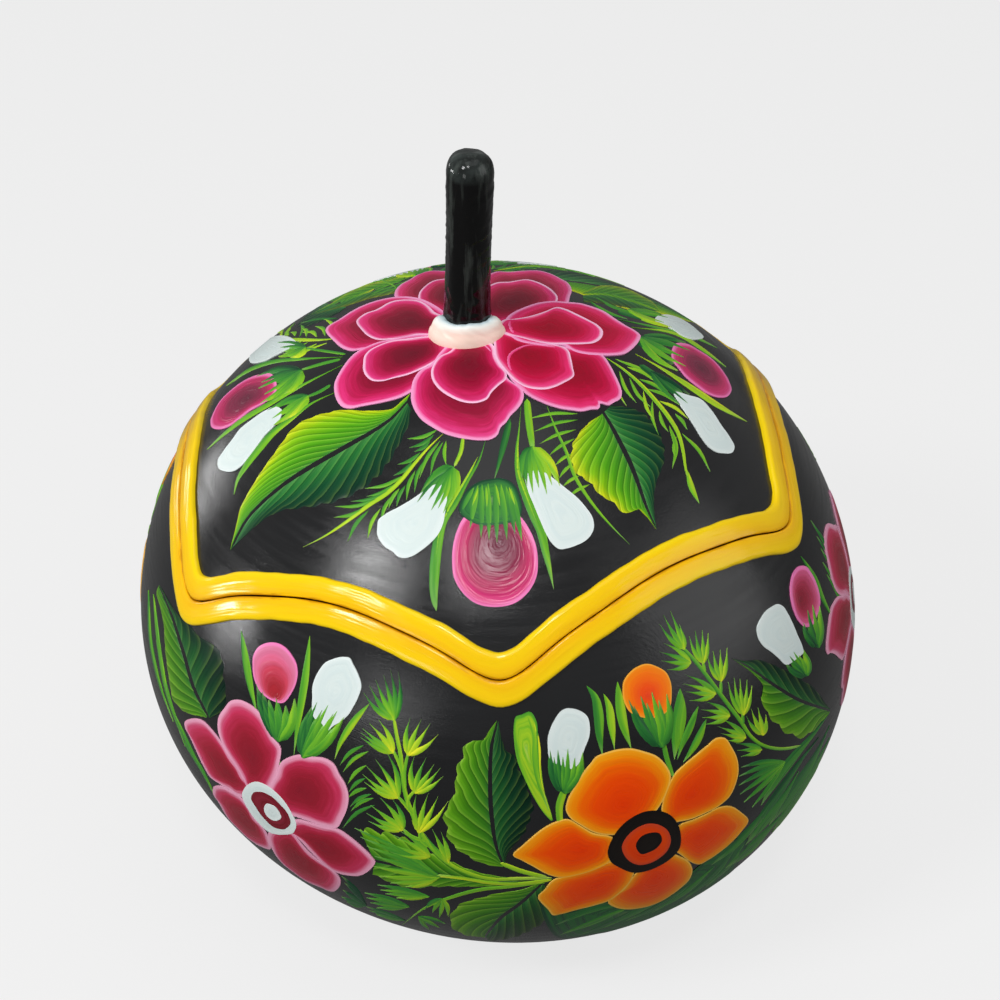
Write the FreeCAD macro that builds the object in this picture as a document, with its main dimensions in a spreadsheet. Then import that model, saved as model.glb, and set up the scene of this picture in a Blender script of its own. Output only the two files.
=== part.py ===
import FreeCAD
import Part
import Sketcher
import math
import os

# A lacquered gourd box. A dried round gourd is sawn in two along a scalloped line of six
# points, the upper piece lifts off as the lid, and its stem is the handle. The saw follows
# straight lines that meet inside the gourd, so the cut is a cone all the way round, and the
# lid centres itself in the bowl and fits in one turn only. Both cut edges carry a raised
# yellow border, and a ring of filler closes the joint between stem and lid.
# Millimetres. The foot stands on z = 0, +Z is up, and -Y is the front.
# The gourd grew lopsided: its own axis leans to +X, while the scalloped line leans to -X.
# Both turn about one point, the middle of the gourd, which lies MIDDLE_HEIGHT above the foot.

doc = FreeCAD.newDocument("gourd_box")
sheet = doc.addObject("Spreadsheet::Sheet", "sizes")

# The driving dimensions: alias, value, meaning.
SIZES = [
    ("gourd_radius", 78.0, "half the gourd's width at its equator"),
    ("crown_height", 74.6, "equator to the crown's end of the gourd's own axis"),
    ("belly_depth", 62.4, "equator to the belly's end of the gourd's own axis"),
    ("crown_fullness_share", 0.54, "how square the crown's shoulder is"),
    ("belly_fullness_share", 0.605, "how square the belly is"),
    ("gourd_lean_angle", 11.8, "lean of the gourd's own axis towards +X"),
    ("shell_wall", 5.0, "thickness of the dried rind"),
    ("foot_sanding", 2.0, "depth sanded off so that the gourd stands"),
    ("scar_radius", 5.0, "blossom scar in the middle of the foot"),
    ("scar_depth", 1.0, "depth of the blossom scar"),
    ("scar_offset", 9.0, "how far the scar lies beside the middle"),
    ("point_angle", 28.0, "elevation of the scallops' points, seen from the middle"),
    ("arch_angle", 9.0, "how far the arches rise between the points"),
    ("seam_lean_angle", 3.4, "lean of the scalloped line towards -X"),
    ("seam_gap", 0.4, "how far the lid's cut lies above the bowl's"),
    ("border_width", 4.7, "width of each yellow border"),
    ("border_relief", 0.9, "how far the borders stand proud of the rind"),
    ("stem_radius", 5.3, "stem where it leaves the collar"),
    ("stem_waist_radius", 4.7, "pull of the stem's drawn-in sides"),
    ("stem_tip_radius", 4.95, "stem just under its rounded end"),
    ("stem_height", 38.0, "stem above the crown"),
    ("stem_offset", 6.1, "how far the stem stands beside the middle, towards -X"),
    ("stem_forward", 4.9, "how far the stem stands before the middle, towards -Y"),
    ("stem_lean_angle", 1.3, "lean of the stem towards +X"),
    ("seat_sink", 1.2, "how far the stem and its ring reach into the rind before they are trimmed to it"),
    ("peg_radius", 3.6, "tenon of the stem in the lid"),
    ("peg_reach", 1.5, "how far the tenon comes through the rind"),
    ("peg_glue_gap", 0.1, "glue line round the tenon"),
    ("collar_radius", 8.0, "ring of filler round the stem"),
    ("collar_height", 3.6, "height of the ring above the crown"),
    ("collar_round", 2.5, "round of the ring's upper edge"),
    ("overrun", 8.0, "how far cutting shapes run past what they cut"),
]
for row, (alias, value, meaning) in enumerate(SIZES, start=1):
    sheet.set(f"A{row}", meaning)
    sheet.set(f"B{row}", str(value))
    sheet.setAlias(f"B{row}", alias)
doc.recompute()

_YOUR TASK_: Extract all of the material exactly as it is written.

_REPLY_:
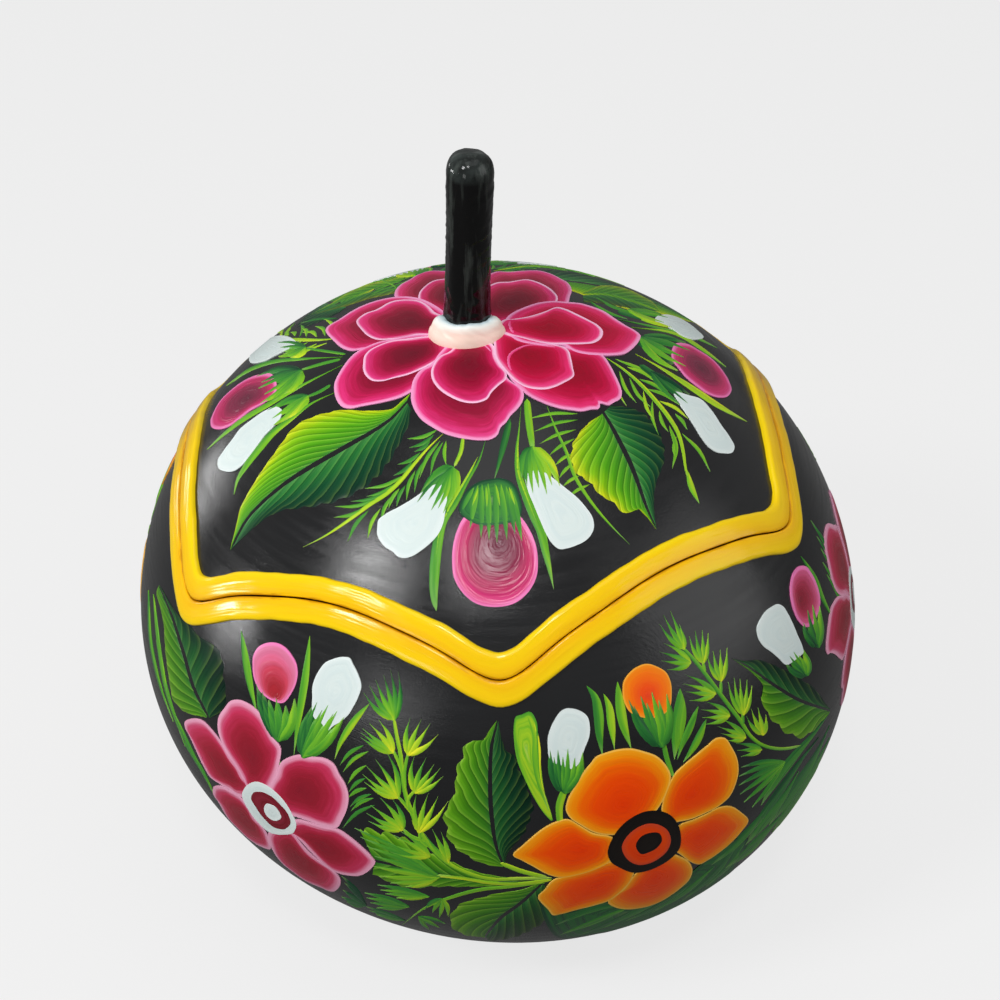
Write the FreeCAD macro that builds the object in this picture as a document, with its main dimensions in a spreadsheet. Then import that model, saved as model.glb, and set up the scene of this picture in a Blender script of its own. Output only the two files.
=== part.py ===
import FreeCAD
import Part
import Sketcher
import math
import os

# A lacquered gourd box. A dried round gourd is sawn in two along a scalloped line of six
# points, the upper piece lifts off as the lid, and its stem is the handle. The saw follows
# straight lines that meet inside the gourd, so the cut is a cone all the way round, and the
# lid centres itself in the bowl and fits in one turn only. Both cut edges carry a raised
# yellow border, and a ring of filler closes the joint between stem and lid.
# Millimetres. The foot stands on z = 0, +Z is up, and -Y is the front.
# The gourd grew lopsided: its own axis leans to +X, while the scalloped line leans to -X.
# Both turn about one point, the middle of the gourd, which lies MIDDLE_HEIGHT above the foot.

doc = FreeCAD.newDocument("gourd_box")
sheet = doc.addObject("Spreadsheet::Sheet", "sizes")

# The driving dimensions: alias, value, meaning.
SIZES = [
    ("gourd_radius", 78.0, "half the gourd's width at its equator"),
    ("crown_height", 74.6, "equator to the crown's end of the gourd's own axis"),
    ("belly_depth", 62.4, "equator to the belly's end of the gourd's own axis"),
    ("crown_fullness_share", 0.54, "how square the crown's shoulder is"),
    ("belly_fullness_share", 0.605, "how square the belly is"),
    ("gourd_lean_angle", 11.8, "lean of the gourd's own axis towards +X"),
    ("shell_wall", 5.0, "thickness of the dried rind"),
    ("foot_sanding", 2.0, "depth sanded off so that the gourd stands"),
    ("scar_radius", 5.0, "blossom scar in the middle of the foot"),
    ("scar_depth", 1.0, "depth of the blossom scar"),
    ("scar_offset", 9.0, "how far the scar lies beside the middle"),
    ("point_angle", 28.0, "elevation of the scallops' points, seen from the middle"),
    ("arch_angle", 9.0, "how far the arches rise between the points"),
    ("seam_lean_angle", 3.4, "lean of the scalloped line towards -X"),
    ("seam_gap", 0.4, "how far the lid's cut lies above the bowl's"),
    ("border_width", 4.7, "width of each yellow border"),
    ("border_relief", 0.9, "how far the borders stand proud of the rind"),
    ("stem_radius", 5.3, "stem where it leaves the collar"),
    ("stem_waist_radius", 4.7, "pull of the stem's drawn-in sides"),
    ("stem_tip_radius", 4.95, "stem just under its rounded end"),
    ("stem_height", 38.0, "stem above the crown"),
    ("stem_offset", 6.1, "how far the stem stands beside the middle, towards -X"),
    ("stem_forward", 4.9, "how far the stem stands before the middle, towards -Y"),
    ("stem_lean_angle", 1.3, "lean of the stem towards +X"),
    ("seat_sink", 1.2, "how far the stem and its ring reach into the rind before they are trimmed to it"),
    ("peg_radius", 3.6, "tenon of the stem in the lid"),
    ("peg_reach", 1.5, "how far the tenon comes through the rind"),
    ("peg_glue_gap", 0.1, "glue line round the tenon"),
    ("collar_radius", 8.0, "ring of filler round the stem"),
    ("collar_height", 3.6, "height of the ring above the crown"),
    ("collar_round", 2.5, "round of the ring's upper edge"),
    ("overrun", 8.0, "how far cutting shapes run past what they cut"),
]
for row, (alias, value, meaning) in enumerate(SIZES, start=1):
    sheet.set(f"A{row}", meaning)
    sheet.set(f"B{row}", str(value))
    sheet.setAlias(f"B{row}", alias)
doc.recompute()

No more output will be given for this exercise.